Dengan kondisi tersebut, kata Hilman, para wartawan harus tetap lurus menjalani profesinya sesuai dengan Undang-Undang Pers Nomor 40 Tahun 1999 dan Kode Etik Jurnalistik. Artinya, media jenis apapun yang ada sekarang apabila kontennya masih tetap mengacu pada Undang-Undang Pers dan Kode Etik Jurnalistik, peran media pers tidak akan terpinggirkan oleh zaman.

“Tetapi kita PWI sebagai organisasi profesi, tetap lurus ke depan sesuai aturan Undang-Undang Pers Nomor 40 Tahun 1999 dan arahan-arahan dari Dewan Pers, juga mengacu pada Kode Etik Jurnalistik. Meskipun, platform-nya berbeda-beda dan berubah-ubah, tetapi kontennya itu tetap saja,” katanya.
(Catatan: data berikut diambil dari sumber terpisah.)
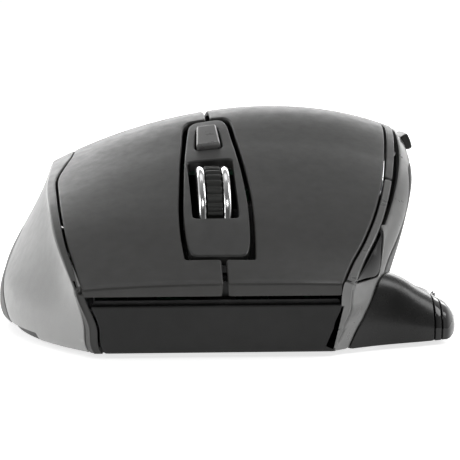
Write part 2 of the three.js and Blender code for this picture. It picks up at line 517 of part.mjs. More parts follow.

Tantangan media informasi ke depan akan semakin berat. Untuk itu, Hilman menambahkan, Dewan Pers terus mendorong PWI di daerah melakukan Uji Kompetensi Wartawan (UKW).“Wartawan didorong keras untuk ikut UKW baik itu yang level reporter bahkan sampai ke pemimpin redaksinya,” katanya.

“Dewan Pers juga mendorong perusahaan untuk ikut program verifikasi perusahaan pers. Belakangan Dewan Pers dan Kominfo sudah membicarakan adanya Satgas (Satuan Tugas) untuk menelisik media-media mana saja yang sering dilaporkan oleh masyarakat,” tutupnya.